* _TASK DATA_
-- START --

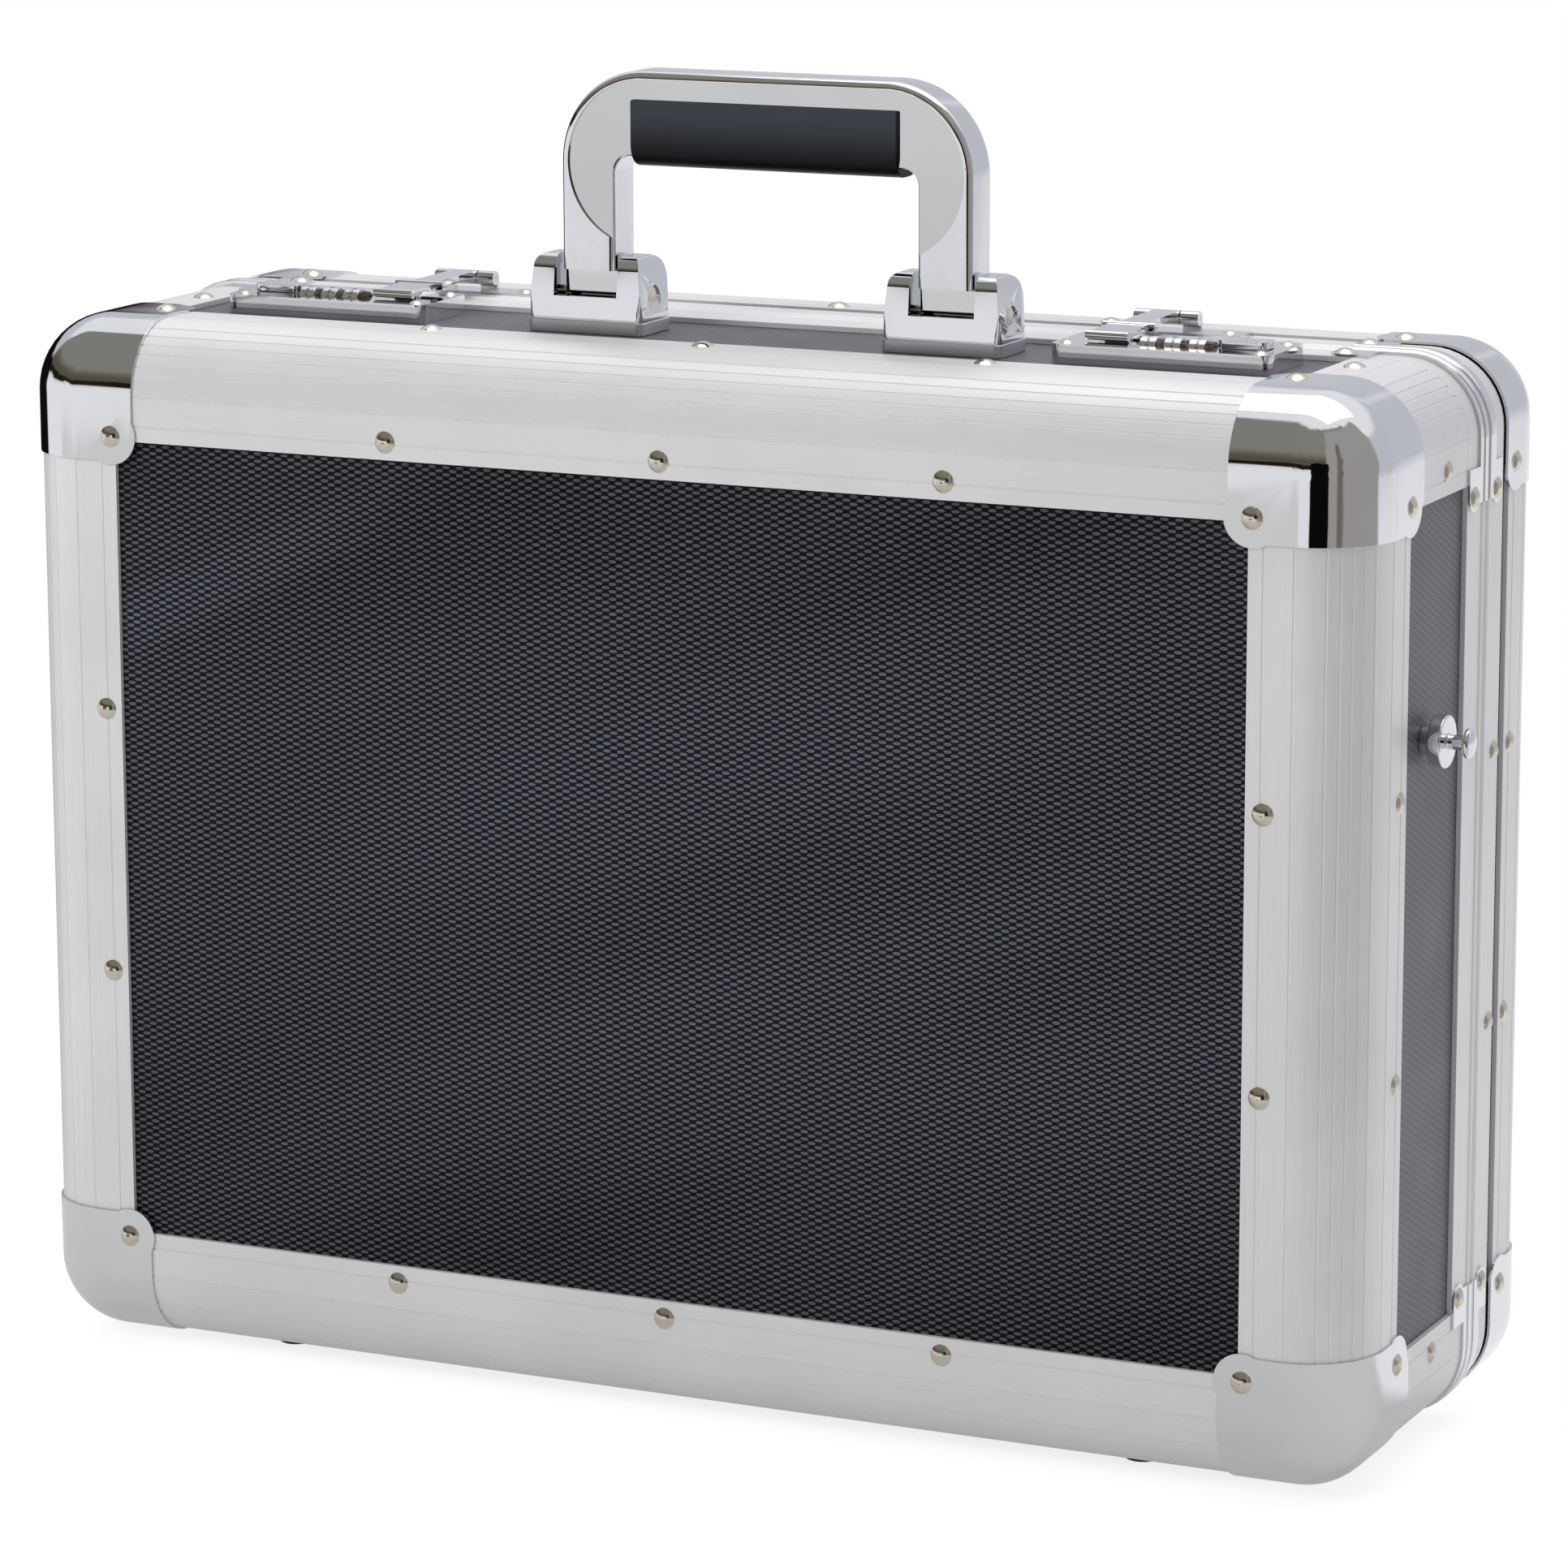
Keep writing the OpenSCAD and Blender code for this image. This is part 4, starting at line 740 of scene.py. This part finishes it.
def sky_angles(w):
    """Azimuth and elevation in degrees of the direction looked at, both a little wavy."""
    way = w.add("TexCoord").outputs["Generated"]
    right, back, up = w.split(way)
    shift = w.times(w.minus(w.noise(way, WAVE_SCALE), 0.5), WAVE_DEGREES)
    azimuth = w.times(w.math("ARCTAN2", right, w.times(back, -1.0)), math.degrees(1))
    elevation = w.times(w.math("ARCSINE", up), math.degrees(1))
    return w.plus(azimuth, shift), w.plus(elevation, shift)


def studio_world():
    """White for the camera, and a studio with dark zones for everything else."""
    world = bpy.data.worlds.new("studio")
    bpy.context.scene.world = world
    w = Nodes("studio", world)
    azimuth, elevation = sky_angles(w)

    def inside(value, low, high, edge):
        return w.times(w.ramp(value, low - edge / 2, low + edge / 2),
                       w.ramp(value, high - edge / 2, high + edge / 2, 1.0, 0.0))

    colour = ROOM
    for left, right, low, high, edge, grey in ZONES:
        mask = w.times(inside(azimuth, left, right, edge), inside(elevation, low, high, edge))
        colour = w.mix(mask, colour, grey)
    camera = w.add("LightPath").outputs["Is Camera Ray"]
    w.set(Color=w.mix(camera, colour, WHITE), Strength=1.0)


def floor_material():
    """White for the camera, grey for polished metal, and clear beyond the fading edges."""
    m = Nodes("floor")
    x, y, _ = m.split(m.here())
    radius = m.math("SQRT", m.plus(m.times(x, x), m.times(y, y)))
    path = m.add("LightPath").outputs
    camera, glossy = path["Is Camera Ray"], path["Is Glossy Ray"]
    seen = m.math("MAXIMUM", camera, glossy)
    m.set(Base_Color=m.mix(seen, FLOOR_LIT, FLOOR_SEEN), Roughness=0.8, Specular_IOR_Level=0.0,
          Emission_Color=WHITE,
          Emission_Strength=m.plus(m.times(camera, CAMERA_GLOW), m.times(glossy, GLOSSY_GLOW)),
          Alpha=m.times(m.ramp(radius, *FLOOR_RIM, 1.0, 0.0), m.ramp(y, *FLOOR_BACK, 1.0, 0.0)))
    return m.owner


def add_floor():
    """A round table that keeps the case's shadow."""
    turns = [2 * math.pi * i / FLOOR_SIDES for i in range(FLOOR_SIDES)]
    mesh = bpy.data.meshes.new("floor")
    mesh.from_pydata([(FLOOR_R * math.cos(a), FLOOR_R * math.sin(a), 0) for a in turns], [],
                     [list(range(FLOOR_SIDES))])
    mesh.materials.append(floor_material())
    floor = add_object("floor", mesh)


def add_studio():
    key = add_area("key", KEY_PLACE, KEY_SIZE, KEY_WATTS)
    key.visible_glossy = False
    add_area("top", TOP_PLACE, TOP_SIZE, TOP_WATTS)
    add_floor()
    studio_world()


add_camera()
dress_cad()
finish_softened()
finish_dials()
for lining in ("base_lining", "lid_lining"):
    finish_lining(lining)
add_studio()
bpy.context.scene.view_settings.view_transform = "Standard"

-- END --
-- START --

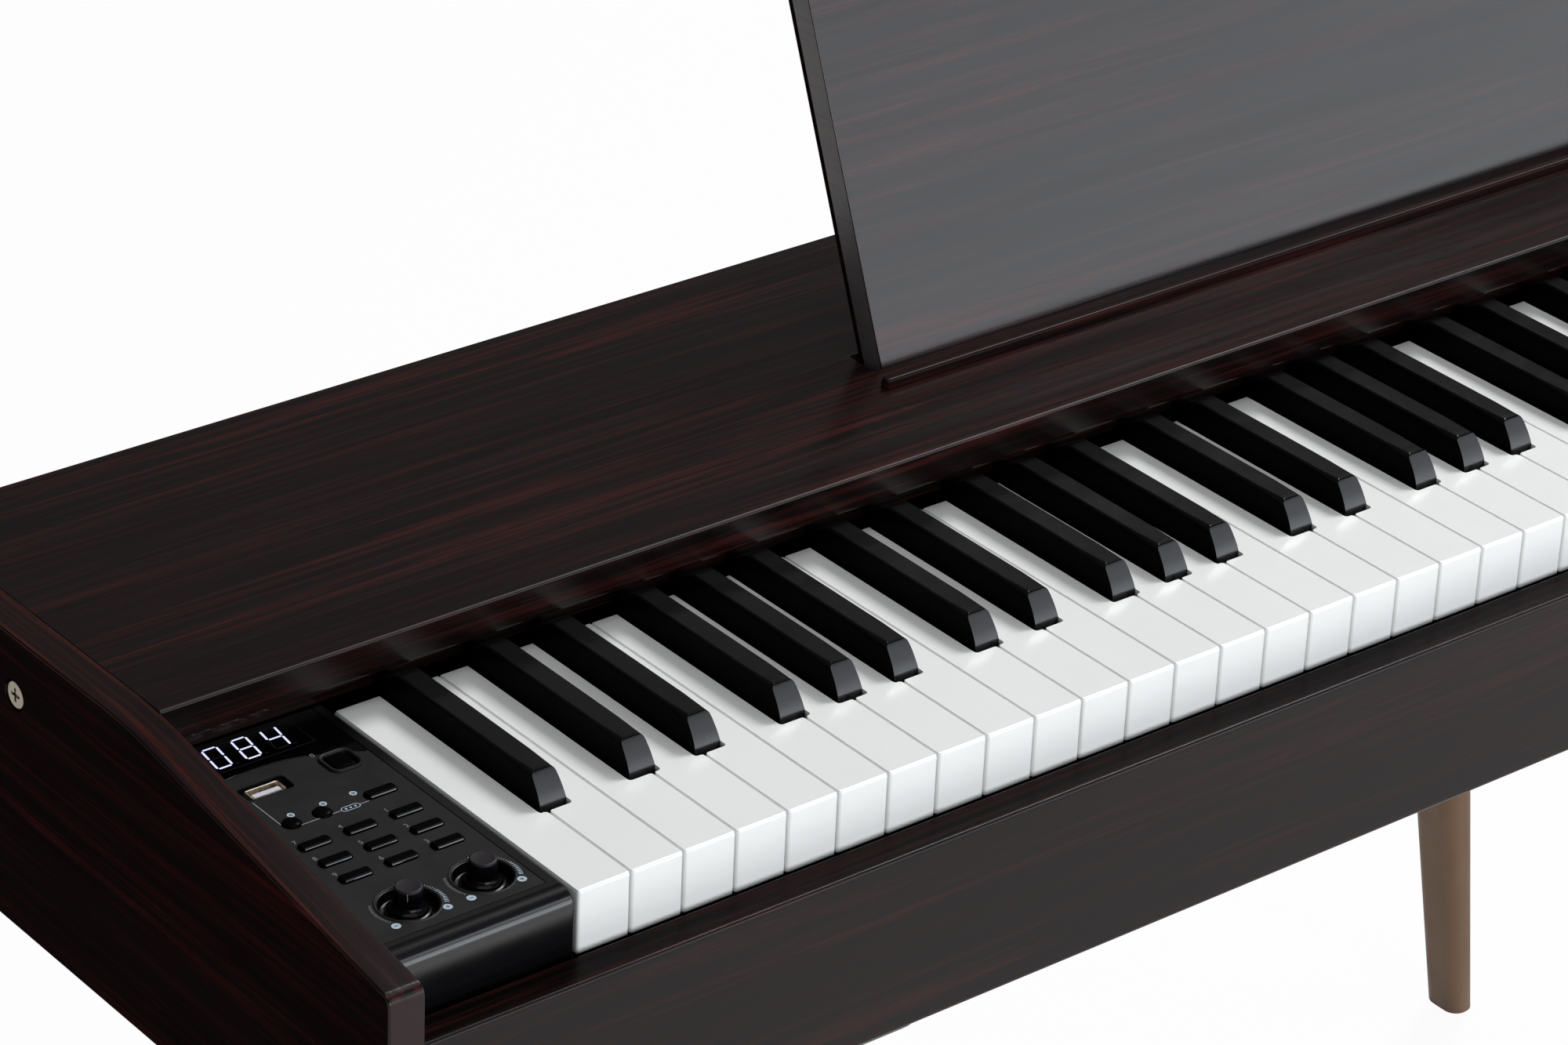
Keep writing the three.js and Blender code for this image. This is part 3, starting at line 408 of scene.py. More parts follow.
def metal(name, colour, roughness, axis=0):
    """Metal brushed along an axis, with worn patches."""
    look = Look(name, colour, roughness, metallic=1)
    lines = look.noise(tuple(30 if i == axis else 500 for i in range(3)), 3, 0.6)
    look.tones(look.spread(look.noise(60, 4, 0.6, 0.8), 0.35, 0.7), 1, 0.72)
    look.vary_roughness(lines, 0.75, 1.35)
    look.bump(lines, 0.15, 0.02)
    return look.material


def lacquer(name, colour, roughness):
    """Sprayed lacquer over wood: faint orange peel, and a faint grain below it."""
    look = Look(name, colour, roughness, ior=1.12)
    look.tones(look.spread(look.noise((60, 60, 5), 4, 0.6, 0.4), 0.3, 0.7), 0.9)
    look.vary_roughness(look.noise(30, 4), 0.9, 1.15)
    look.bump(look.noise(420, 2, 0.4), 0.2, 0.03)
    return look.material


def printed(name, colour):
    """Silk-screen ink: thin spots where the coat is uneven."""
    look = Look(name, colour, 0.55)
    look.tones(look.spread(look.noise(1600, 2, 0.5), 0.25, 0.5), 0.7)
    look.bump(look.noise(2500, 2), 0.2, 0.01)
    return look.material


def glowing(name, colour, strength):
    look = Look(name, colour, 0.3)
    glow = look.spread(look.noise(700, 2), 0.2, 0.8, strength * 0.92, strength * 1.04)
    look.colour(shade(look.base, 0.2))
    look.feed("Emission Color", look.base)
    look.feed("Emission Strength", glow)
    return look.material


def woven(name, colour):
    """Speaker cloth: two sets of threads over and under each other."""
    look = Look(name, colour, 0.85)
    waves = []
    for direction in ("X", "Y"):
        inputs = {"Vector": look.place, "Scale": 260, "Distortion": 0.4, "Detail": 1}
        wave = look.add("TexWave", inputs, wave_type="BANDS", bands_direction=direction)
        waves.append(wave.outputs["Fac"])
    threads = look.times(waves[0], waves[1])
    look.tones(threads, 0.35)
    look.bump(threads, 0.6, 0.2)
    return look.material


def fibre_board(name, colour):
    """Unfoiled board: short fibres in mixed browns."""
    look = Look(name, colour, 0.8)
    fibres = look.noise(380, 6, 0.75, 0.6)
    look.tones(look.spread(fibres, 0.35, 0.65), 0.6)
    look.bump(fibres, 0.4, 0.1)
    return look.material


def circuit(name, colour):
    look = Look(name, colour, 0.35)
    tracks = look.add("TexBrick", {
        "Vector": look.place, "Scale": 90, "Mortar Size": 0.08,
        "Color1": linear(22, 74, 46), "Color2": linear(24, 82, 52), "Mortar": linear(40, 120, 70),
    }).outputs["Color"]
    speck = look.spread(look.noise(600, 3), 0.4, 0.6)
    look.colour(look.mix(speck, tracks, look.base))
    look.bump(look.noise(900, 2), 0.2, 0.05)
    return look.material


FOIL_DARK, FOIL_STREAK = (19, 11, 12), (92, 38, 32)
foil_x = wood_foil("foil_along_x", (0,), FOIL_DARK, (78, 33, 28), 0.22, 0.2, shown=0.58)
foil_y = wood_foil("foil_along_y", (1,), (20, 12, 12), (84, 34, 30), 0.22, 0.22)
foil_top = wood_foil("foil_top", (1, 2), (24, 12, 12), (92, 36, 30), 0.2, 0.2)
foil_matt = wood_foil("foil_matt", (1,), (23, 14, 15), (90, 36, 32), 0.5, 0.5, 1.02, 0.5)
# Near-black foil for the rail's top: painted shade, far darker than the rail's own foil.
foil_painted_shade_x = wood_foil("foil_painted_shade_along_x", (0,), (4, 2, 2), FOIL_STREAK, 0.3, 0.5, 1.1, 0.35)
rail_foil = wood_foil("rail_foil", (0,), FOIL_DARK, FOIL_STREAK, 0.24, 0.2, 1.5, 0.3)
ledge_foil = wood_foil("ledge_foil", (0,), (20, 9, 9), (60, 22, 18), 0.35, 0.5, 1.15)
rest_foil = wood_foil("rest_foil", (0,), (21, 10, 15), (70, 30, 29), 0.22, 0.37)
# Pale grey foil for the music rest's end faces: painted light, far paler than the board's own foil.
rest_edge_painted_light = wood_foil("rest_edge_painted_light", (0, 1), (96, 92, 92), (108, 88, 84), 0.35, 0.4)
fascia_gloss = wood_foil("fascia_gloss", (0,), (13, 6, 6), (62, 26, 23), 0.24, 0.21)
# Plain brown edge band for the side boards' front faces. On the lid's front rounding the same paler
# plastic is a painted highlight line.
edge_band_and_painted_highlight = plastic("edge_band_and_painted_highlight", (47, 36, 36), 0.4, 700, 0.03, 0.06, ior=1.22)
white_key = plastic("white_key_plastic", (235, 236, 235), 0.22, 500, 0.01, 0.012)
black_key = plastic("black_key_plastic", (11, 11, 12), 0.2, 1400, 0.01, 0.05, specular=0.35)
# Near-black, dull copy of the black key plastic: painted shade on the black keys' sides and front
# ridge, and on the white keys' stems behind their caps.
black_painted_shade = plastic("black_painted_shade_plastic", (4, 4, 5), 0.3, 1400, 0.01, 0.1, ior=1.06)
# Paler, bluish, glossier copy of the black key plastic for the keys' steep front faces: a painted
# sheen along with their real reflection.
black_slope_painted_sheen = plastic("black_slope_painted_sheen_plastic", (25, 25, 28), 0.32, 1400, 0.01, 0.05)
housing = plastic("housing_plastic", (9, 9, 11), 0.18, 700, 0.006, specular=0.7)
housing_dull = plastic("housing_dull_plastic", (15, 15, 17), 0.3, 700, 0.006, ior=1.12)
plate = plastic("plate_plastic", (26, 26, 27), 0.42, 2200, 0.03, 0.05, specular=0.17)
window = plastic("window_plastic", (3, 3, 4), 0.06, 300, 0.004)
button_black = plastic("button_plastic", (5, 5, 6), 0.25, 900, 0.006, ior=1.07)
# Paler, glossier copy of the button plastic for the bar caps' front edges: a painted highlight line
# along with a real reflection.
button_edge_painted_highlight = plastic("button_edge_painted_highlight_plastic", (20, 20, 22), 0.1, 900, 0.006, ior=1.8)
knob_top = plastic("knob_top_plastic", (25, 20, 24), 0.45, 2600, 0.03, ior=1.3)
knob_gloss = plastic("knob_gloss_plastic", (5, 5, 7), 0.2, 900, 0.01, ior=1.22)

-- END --
-- START --

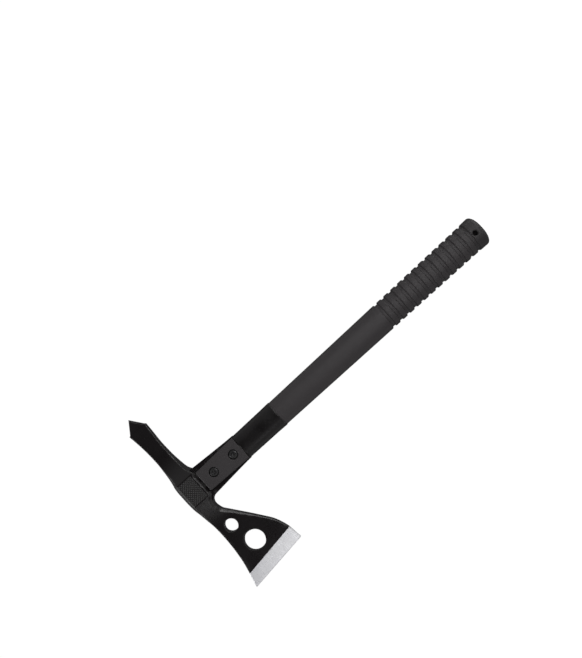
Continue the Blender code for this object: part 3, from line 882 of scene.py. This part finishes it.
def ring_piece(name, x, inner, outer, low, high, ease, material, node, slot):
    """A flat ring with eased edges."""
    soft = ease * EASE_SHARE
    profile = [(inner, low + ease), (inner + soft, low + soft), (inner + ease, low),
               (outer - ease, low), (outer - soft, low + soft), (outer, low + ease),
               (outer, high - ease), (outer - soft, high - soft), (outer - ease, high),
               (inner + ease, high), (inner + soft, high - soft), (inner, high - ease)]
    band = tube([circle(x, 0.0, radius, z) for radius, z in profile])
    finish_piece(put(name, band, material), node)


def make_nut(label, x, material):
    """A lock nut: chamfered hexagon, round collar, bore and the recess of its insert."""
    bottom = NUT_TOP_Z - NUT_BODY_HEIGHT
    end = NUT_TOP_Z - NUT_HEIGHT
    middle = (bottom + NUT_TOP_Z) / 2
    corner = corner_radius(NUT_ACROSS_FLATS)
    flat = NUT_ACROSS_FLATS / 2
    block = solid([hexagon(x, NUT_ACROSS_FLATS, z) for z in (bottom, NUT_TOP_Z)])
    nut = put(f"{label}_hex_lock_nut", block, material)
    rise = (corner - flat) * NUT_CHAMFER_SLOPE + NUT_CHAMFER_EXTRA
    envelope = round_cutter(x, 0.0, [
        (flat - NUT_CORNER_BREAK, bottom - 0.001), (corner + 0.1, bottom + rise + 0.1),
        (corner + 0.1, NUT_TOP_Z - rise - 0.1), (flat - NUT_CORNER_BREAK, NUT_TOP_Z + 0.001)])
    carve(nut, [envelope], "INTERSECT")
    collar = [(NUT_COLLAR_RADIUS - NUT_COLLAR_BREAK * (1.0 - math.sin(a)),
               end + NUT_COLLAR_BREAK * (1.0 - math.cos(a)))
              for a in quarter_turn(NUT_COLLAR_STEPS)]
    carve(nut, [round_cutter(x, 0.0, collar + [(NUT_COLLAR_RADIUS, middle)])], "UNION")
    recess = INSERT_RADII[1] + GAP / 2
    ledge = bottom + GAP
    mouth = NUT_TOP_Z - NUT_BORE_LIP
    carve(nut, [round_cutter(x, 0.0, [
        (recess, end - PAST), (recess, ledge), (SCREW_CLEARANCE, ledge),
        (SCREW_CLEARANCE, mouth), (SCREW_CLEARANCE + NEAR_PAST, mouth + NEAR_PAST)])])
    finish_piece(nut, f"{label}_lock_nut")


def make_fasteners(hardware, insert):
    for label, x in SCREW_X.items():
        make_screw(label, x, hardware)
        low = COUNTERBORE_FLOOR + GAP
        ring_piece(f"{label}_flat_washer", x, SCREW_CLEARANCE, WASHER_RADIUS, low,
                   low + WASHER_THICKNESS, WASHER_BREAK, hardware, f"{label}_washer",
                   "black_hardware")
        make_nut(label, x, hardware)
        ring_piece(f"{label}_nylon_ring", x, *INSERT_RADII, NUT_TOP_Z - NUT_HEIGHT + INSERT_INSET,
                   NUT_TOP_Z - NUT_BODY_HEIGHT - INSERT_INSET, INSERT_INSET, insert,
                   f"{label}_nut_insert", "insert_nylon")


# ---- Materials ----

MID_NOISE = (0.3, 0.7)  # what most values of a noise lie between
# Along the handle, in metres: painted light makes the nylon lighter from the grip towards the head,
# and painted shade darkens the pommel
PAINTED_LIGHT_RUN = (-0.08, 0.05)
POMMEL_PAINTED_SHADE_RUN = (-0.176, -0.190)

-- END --

Repeat, exactly as they stand above, the lines from the line with "Continue the Blender" to the line with "finish_piece(put(name, band, material), node)", both lines included.

Continue the Blender code for this object: part 3, from line 882 of scene.py. This part finishes it.
def ring_piece(name, x, inner, outer, low, high, ease, material, node, slot):
    """A flat ring with eased edges."""
    soft = ease * EASE_SHARE
    profile = [(inner, low + ease), (inner + soft, low + soft), (inner + ease, low),
               (outer - ease, low), (outer - soft, low + soft), (outer, low + ease),
               (outer, high - ease), (outer - soft, high - soft), (outer - ease, high),
               (inner + ease, high), (inner + soft, high - soft), (inner, high - ease)]
    band = tube([circle(x, 0.0, radius, z) for radius, z in profile])
    finish_piece(put(name, band, material), node)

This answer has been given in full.